**WHAT TO PRODUCE**
Reproduce the listing that follows with no differences at all.

**RECORDED INFORMATION**
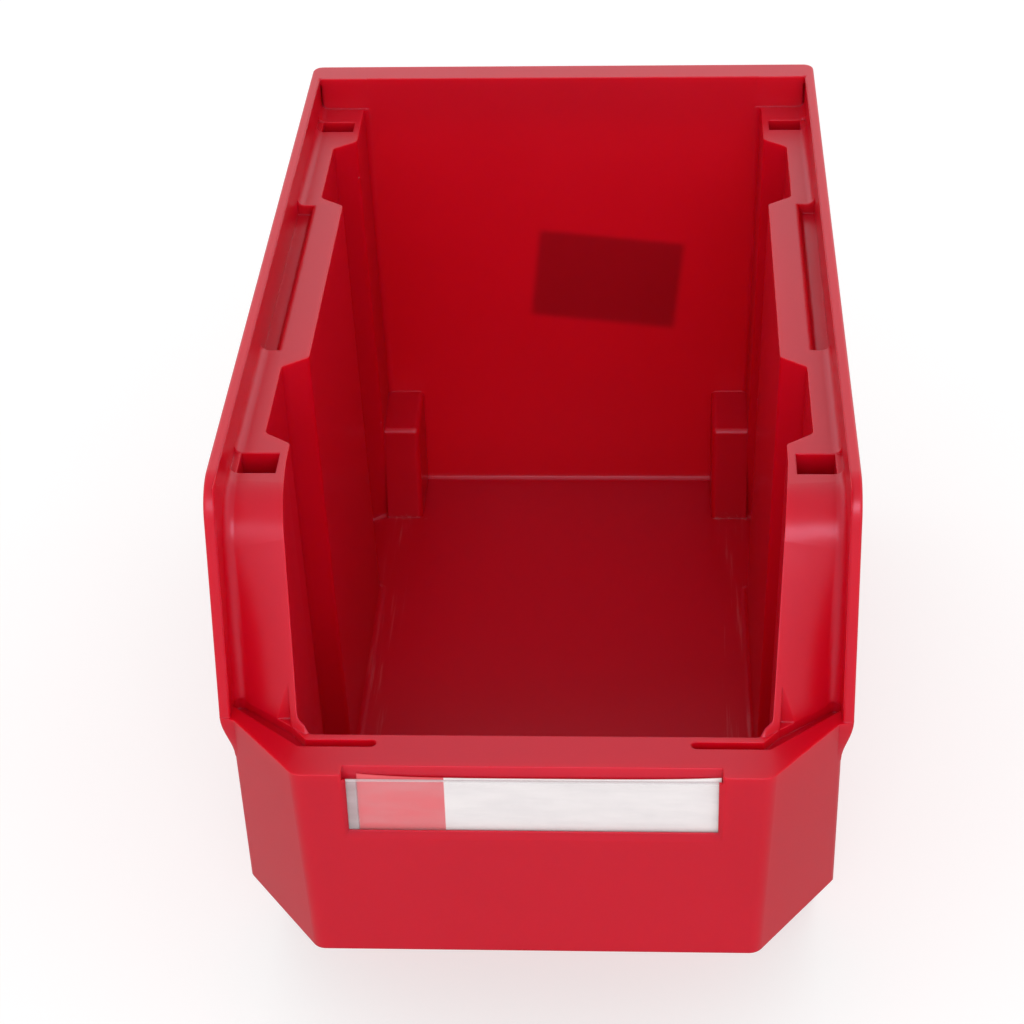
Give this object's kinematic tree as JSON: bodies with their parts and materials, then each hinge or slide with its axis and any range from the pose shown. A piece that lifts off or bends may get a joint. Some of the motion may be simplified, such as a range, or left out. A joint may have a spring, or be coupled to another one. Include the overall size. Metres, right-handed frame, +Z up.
{
  "type": "stackable storage bin",
  "caption": "Open-front plastic storage bin with stacking ledges, post sockets and a front label pocket with a clear slide-out cover.",
  "frame": {"origin": "middle of the bounding box's underside, on the surface the bin stands on", "axes": "+X to the right seen from the open front, +Y from the open front to the back wall along the bin's length, +Z up"},
  "size_m": [0.2, 0.35, 0.2],
  "materials": {
    "bin_plastic": "satin moulded red polypropylene, slightly translucent",
    "clear_cover": "clear polished plastic strip",
    "card": "white card with a plain red block printed at its left end",
    "sticker": "blank self-adhesive paper label"
  },
  "bodies": {
    "bin": {"bin_body": "bin_plastic", "rear_sticker": "sticker"},
    "label_cover": {"label_cover": "clear_cover"},
    "label_card": {"label_card": "card"}
  },
  "joints": [
    {"name": "label_cover_slide", "type": "slide", "parent": "bin", "child": "label_cover", "axis": [0, 0, 1], "range_m": [0, 0.024]},
    {"name": "label_card_slide", "type": "slide", "parent": "bin", "child": "label_card", "axis": [0, 0, 1], "range_m": [0, 0.025]}
  ]
}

**WRITTEN SOLUTION**
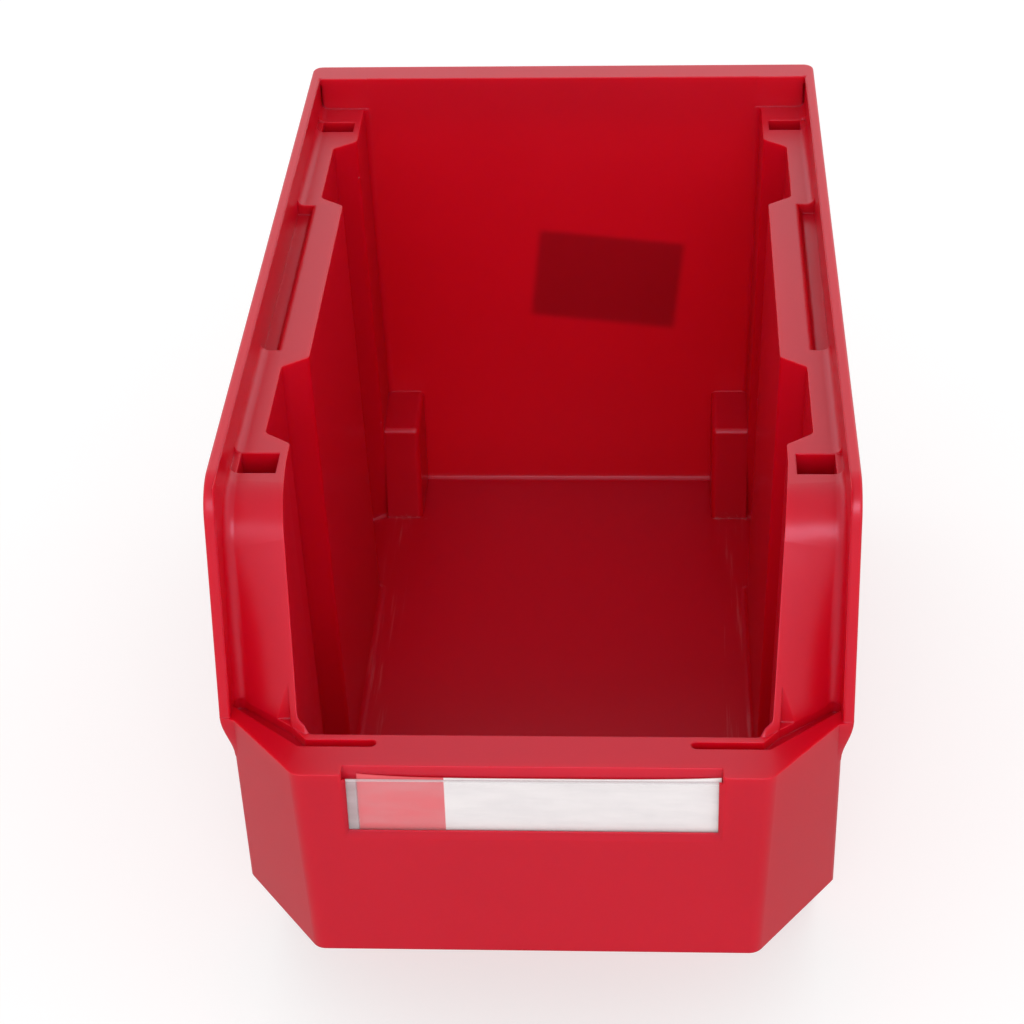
Give this object's kinematic tree as JSON: bodies with their parts and materials, then each hinge or slide with its axis and any range from the pose shown. A piece that lifts off or bends may get a joint. Some of the motion may be simplified, such as a range, or left out. A joint may have a spring, or be coupled to another one. Include the overall size. Metres, right-handed frame, +Z up.
{
  "type": "stackable storage bin",
  "caption": "Open-front plastic storage bin with stacking ledges, post sockets and a front label pocket with a clear slide-out cover.",
  "frame": {"origin": "middle of the bounding box's underside, on the surface the bin stands on", "axes": "+X to the right seen from the open front, +Y from the open front to the back wall along the bin's length, +Z up"},
  "size_m": [0.2, 0.35, 0.2],
  "materials": {
    "bin_plastic": "satin moulded red polypropylene, slightly translucent",
    "clear_cover": "clear polished plastic strip",
    "card": "white card with a plain red block printed at its left end",
    "sticker": "blank self-adhesive paper label"
  },
  "bodies": {
    "bin": {"bin_body": "bin_plastic", "rear_sticker": "sticker"},
    "label_cover": {"label_cover": "clear_cover"},
    "label_card": {"label_card": "card"}
  },
  "joints": [
    {"name": "label_cover_slide", "type": "slide", "parent": "bin", "child": "label_cover", "axis": [0, 0, 1], "range_m": [0, 0.024]},
    {"name": "label_card_slide", "type": "slide", "parent": "bin", "child": "label_card", "axis": [0, 0, 1], "range_m": [0, 0.025]}
  ]
}